** Start of Extracted data **

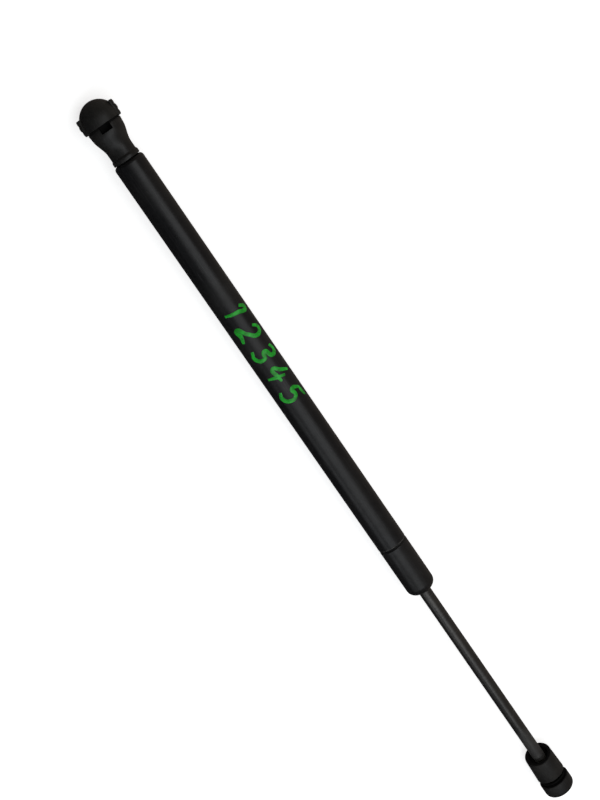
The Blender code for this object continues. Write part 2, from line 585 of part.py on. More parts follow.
def build():
    clear_scene()
    black_paint = material("black_paint", (0.018, 0.018, 0.020), 0.38, 0.0)
    black_nylon = material("black_nylon", (0.022, 0.022, 0.022), 0.55, 0.0)
    spring_wire = material("spring_wire", (0.10, 0.10, 0.10), 0.40, 1.0)
    black_rod = material("black_rod", (0.16, 0.155, 0.15), 0.30, 1.0)
    plain_steel = material("plain_steel", (0.45, 0.45, 0.46), 0.40, 1.0)
    black_rubber = material("black_rubber", (0.015, 0.015, 0.015), 0.80, 0.0)
    bronze = material("bronze", (0.55, 0.36, 0.16), 0.45, 1.0)
    acetal = material("acetal", (0.75, 0.74, 0.70), 0.50, 0.0)
    light_alloy = material("light_alloy", (0.70, 0.70, 0.72), 0.40, 1.0)

    strut = group("strut", -OVERALL_MIDDLE, RIM_DEPTH)
    cylinder = group("cylinder", 0, 0, strut)
    stroke = group("stroke", 0, 0, strut)
    rod = group("rod", 0, 0, stroke)

    tube_end_cap(cylinder, black_nylon)
    tube_end_socket(cylinder, black_nylon)
    retaining_clip("tube_end_clip", cylinder, 0, spring_wire)
    base_stud(cylinder, plain_steel)
    cylinder_tube(cylinder, black_paint)
    end_plug(cylinder, plain_steel)
    plug_o_ring(cylinder, black_rubber)

    support_sizes = SUPPORT_WASHER_THICKNESS, ROD_RADIUS + GAP
    ring("support_washer", cylinder, plain_steel, SUPPORT_WASHER_START, *support_sizes)
    rod_seal(cylinder, black_rubber)
    ring("backing_washer", cylinder, acetal, BACKING_WASHER_START, BACKING_WASHER_THICKNESS, ROD_BORE_RADIUS)
    ring("spacer_sleeve", cylinder, acetal, SPACER_START, SPACER_LENGTH, PACKED_RADIUS - SPACER_WALL)
    rod_guide(cylinder, bronze)
    wiper_ring(cylinder, black_rubber)

    ring_sizes = PISTON_RING_WIDTH, PISTON_RING_BORE_RADIUS, PISTON_RING_RADIUS
    ring("piston_ring", stroke, acetal, PISTON_RING_START, *ring_sizes)

    piston_rod(rod, black_rod)
    piston(rod, light_alloy)
    stop_sizes = STOP_WASHER_THICKNESS, SPIGOT_BORE_RADIUS
    stop = ring("stop_washer", rod, plain_steel, STOP_WASHER_START, *stop_sizes)
    drill_metering_hole(stop, STOP_WASHER_THICKNESS)
    rivet_sizes = RIVET_WASHER_THICKNESS, SPIGOT_BORE_RADIUS, RIVET_WASHER_RADIUS
    ring("rivet_washer", rod, plain_steel, RIVET_WASHER_START, *rivet_sizes)
    rod_end_socket(rod, black_nylon)
    retaining_clip("rod_end_clip", rod, BALL_TO_BALL, spring_wire)


build()
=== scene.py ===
"""The looks of a gas spring strut on a pale floor: painted tube, dark rod, two moulded ball sockets."""
import json
import math
import random

import bmesh
import bpy
from mathutils import Matrix, Vector


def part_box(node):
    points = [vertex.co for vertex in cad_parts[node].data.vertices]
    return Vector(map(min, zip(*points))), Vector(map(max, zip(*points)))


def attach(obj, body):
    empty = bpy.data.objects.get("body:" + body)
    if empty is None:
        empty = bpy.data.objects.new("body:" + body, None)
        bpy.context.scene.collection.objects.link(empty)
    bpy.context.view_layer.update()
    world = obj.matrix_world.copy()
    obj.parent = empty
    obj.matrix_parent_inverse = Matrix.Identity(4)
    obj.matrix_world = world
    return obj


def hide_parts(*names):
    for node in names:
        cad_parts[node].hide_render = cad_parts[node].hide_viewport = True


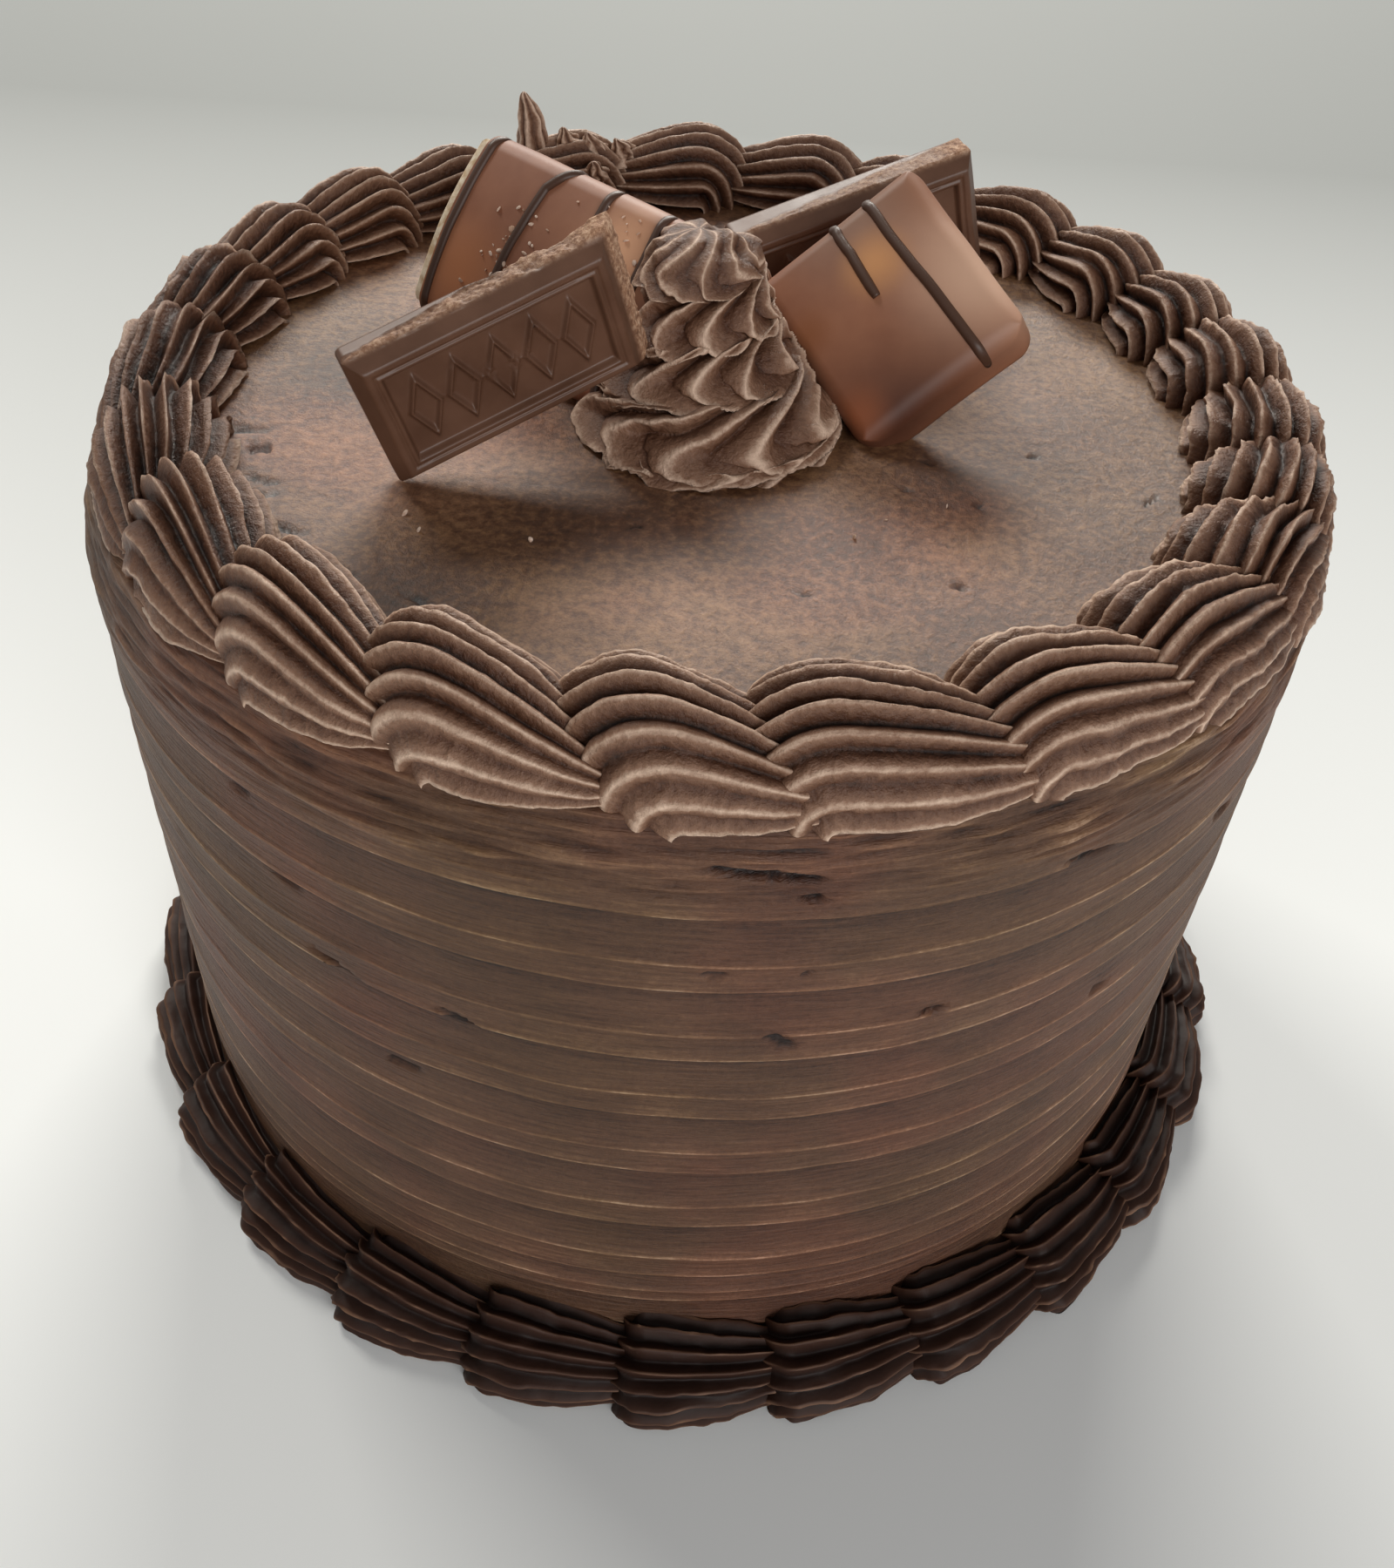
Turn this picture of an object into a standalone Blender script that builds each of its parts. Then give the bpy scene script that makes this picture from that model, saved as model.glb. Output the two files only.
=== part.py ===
"""Tall round layer cake, iced all over and built in place.

Metres, +Z up, origin at the centre of the flat base, front towards -Y.
The cake is solid. A comb has ringed its side, a ring of piped shells stands on its top edge,
a darker ring hides its foot, and a piped rosette on top holds four pieces of chocolate.
"""

import math
import random

import bmesh
import bpy
from mathutils import Matrix, Vector

for startup_object in list(bpy.data.objects):
    bpy.data.objects.remove(startup_object, do_unlink=True)

# Cake
CAKE_RADIUS = 0.0815
CAKE_HEIGHT = 0.106
CAKE_SEGMENTS = 42
TOP_ROUNDING = 0.0014
COMB_HEIGHTS = (0.0220, 0.0345, 0.0470, 0.0585, 0.0695, 0.0815, 0.0930)
COMB_DEPTH = 0.0011
COMB_STEP = 0.0012
CLEARANCE = 0.0003

# Top border: the angle of each shell's head, in degrees from +X, in the order they were piped
TOP_SHELL_ANGLES = (
    128, 142, 155.5, 168, 182, 198, 214, 230, 247, 263.5, 279.5, 298,
    314.5, 330.5, 343.5, 355.5, 369, 381.5, 394.5, 409, 424, 439, 455,
)
TOP_SHELL_RADIUS = 0.0722
TOP_TAIL_OVERLAP = 0.0062
TOP_SHELL_HALF_WIDTH = 0.0096
TOP_SHELL_THICKNESS = 0.0037
TOP_CURL_RADIUS = 0.0034
TOP_CURL_HEIGHT = 0.0040
TOP_TAIL_DRIFT = 0.0050
TOP_TAIL_LEAN = 84.0
# Turn round the curl in degrees, then width and thickness, as shares of the head's
TOP_CURL_STATIONS = (
    (232, 0.42, 0.60),
    (186, 0.74, 0.86),
    (140, 0.96, 1.00),
    (95, 1.00, 1.12),
)
# Share of the way to the tail's tip, then width, thickness and height of the middle
TOP_TAIL_STATIONS = (
    (0.40, 0.90, 1.36, 0.0056),
    (0.76, 0.60, 1.00, 0.0032),
    (1.00, 0.06, 0.10, 0.0008),
)
TOP_RIDGES = 5
TOP_RIDGE_DEPTH = 0.0014
LAST_SHELL_ANGLE = 471
PEAK_ANGLE = 477
PEAK_RADIUS = 0.0720
PEAK_BASE_RADIUS = 0.0054
PEAK_HEIGHT = 0.0170
# A pulled peak's width as a share of its base, at shares of its height
PEAK_TAPER = ((0.0, 1.0), (0.35, 0.62), (0.7, 0.24), (1.0, 0.02))
PEAK_AROUND = 8
SHELL_SIZES = (0.97, 1.04)
SHELL_UNDERSIDE_POINTS = 2

# Bottom border
FOOT_SHELLS = 26
FOOT_FIRST_ANGLE = -105.5
FOOT_RADIUS = 0.0838
FOOT_RING_SHIFT = 0.0016
FOOT_CENTRE_HEIGHT = 0.0030
FOOT_SHELL_SIZE = 0.0092
FOOT_RIDGES = 4
FOOT_RIDGE_DEPTH = 0.0011
# Share of the way to the next shell, then width as a share of the widest
FOOT_STATIONS = ((-0.28, 0.60), (-0.12, 0.90), (0.15, 1.0), (0.60, 0.93), (1.02, 0.74))
FOOT_UNDERSIDE_POINTS = 3
# The shells are largest towards this angle and shrink by this share either way
FOOT_LARGEST_ANGLE = 285.0
FOOT_SHRINK = 0.07
FOOT_SIZES = (0.98, 1.03)

# Rosette
ROSETTE_CENTRE = (0.0005, -0.0060)
ROSETTE_APEX = (-0.0026, 0.0025, 0.0228)
# Radius of the crests at shares of the height
ROSETTE_PROFILE = (
    (0.0, 0.0168),
    (0.10, 0.0178),
    (0.22, 0.0164),
    (0.36, 0.0130),
    (0.50, 0.0106),
    (0.65, 0.0092),
    (0.80, 0.0083),
    (0.90, 0.0068),
    (0.96, 0.0045),
    (1.0, 0.0004),
)
ROSETTE_TIERS = 4.5
ROSETTE_INSET = 0.0012
ROSETTE_FADE = 2.6
ROSETTE_POINT = 0.0004
ROSETTE_ROOT = 0.002
ROSETTE_TIER_DEPTH = 0.0016
ROSETTE_TIER_TURN = 0.6
ROSETTE_FLUTES = 14
ROSETTE_FLUTE_DEPTH = 0.0013
ROSETTE_TWIST = 1.9
ROSETTE_AROUND = 42
ROSETTE_UP = 15
ROSETTE_PEAK_BASE = (0.0035, 0.0085, 0.1060)
ROSETTE_PEAK_TIP = (0.0062, 0.0120, 0.1200)
ROSETTE_PEAK_RADIUS = 0.0040

# Moulded bar pieces: length, width and thickness, with a bevel round a raised rim
FRONT_BAR_SIZE = (0.0335, 0.0184, 0.0048)
# How far the broken right end and far side reach out at the back
FRONT_BAR_FLARE = (0.0022, 0.0012)
BACK_BAR_SIZE = (0.0356, 0.0172, 0.0062)
BAR_BEVEL = 0.0021
BAR_BEVEL_DROP = 0.0026
BAR_RIM = 0.0012
BAR_RECESS = 0.0010
BAR_RECESS_SLOPE = 0.0004
BAR_DIAMONDS = 5
BAR_DIAMOND_HEIGHT = 0.0006
BAR_DIAMOND_ROOT = 0.0004
BAR_DIAMOND_TAPER = 0.86
BAR_DIAMOND_REACH = 0.42
BAR_DIAMOND_MARGIN = 0.6
BAR_ROOM = 0.0004

# Coated wafer bars: length, width and thickness at the rim, with a domed top
COATED_LEFT_SIZE = (0.0400, 0.0265, 0.0078)
COATED_RIGHT_SIZE = (0.0255, 0.0283, 0.0074)
COATED_CROWN = 0.0016
COATED_CORNER = 0.0030
CUT_CORNER = 0.0002
COATED_UNDER = ((0.0012, 0.0), (0.0, 0.0014))
COATED_EDGE = ((0.0, -0.0030), (0.0007, -0.0012), (0.0022, 0.0))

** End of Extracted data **

● **Given problem**
Print the material above verbatim, first line through the line containing "0, 0, stroke)", both included.

● **Exercise result**
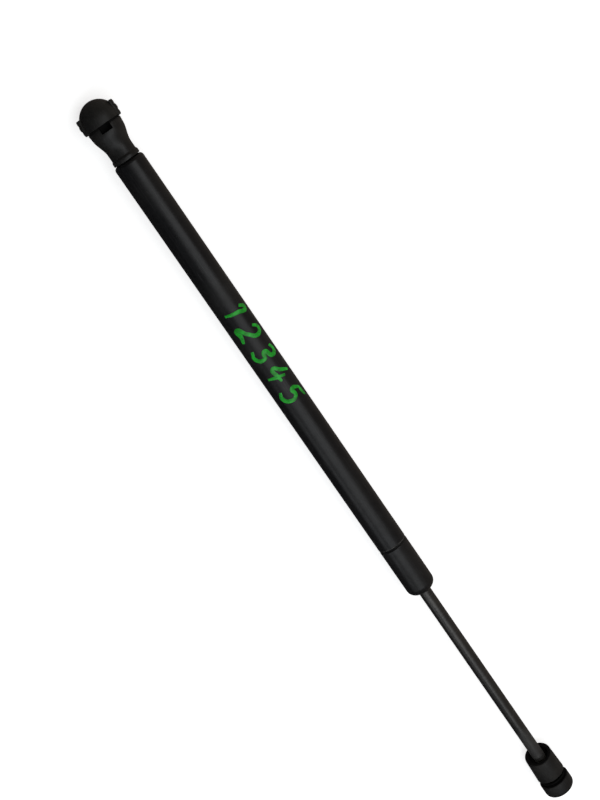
The Blender code for this object continues. Write part 2, from line 585 of part.py on. More parts follow.
def build():
    clear_scene()
    black_paint = material("black_paint", (0.018, 0.018, 0.020), 0.38, 0.0)
    black_nylon = material("black_nylon", (0.022, 0.022, 0.022), 0.55, 0.0)
    spring_wire = material("spring_wire", (0.10, 0.10, 0.10), 0.40, 1.0)
    black_rod = material("black_rod", (0.16, 0.155, 0.15), 0.30, 1.0)
    plain_steel = material("plain_steel", (0.45, 0.45, 0.46), 0.40, 1.0)
    black_rubber = material("black_rubber", (0.015, 0.015, 0.015), 0.80, 0.0)
    bronze = material("bronze", (0.55, 0.36, 0.16), 0.45, 1.0)
    acetal = material("acetal", (0.75, 0.74, 0.70), 0.50, 0.0)
    light_alloy = material("light_alloy", (0.70, 0.70, 0.72), 0.40, 1.0)

    strut = group("strut", -OVERALL_MIDDLE, RIM_DEPTH)
    cylinder = group("cylinder", 0, 0, strut)
    stroke = group("stroke", 0, 0, strut)
    rod = group("rod", 0, 0, stroke)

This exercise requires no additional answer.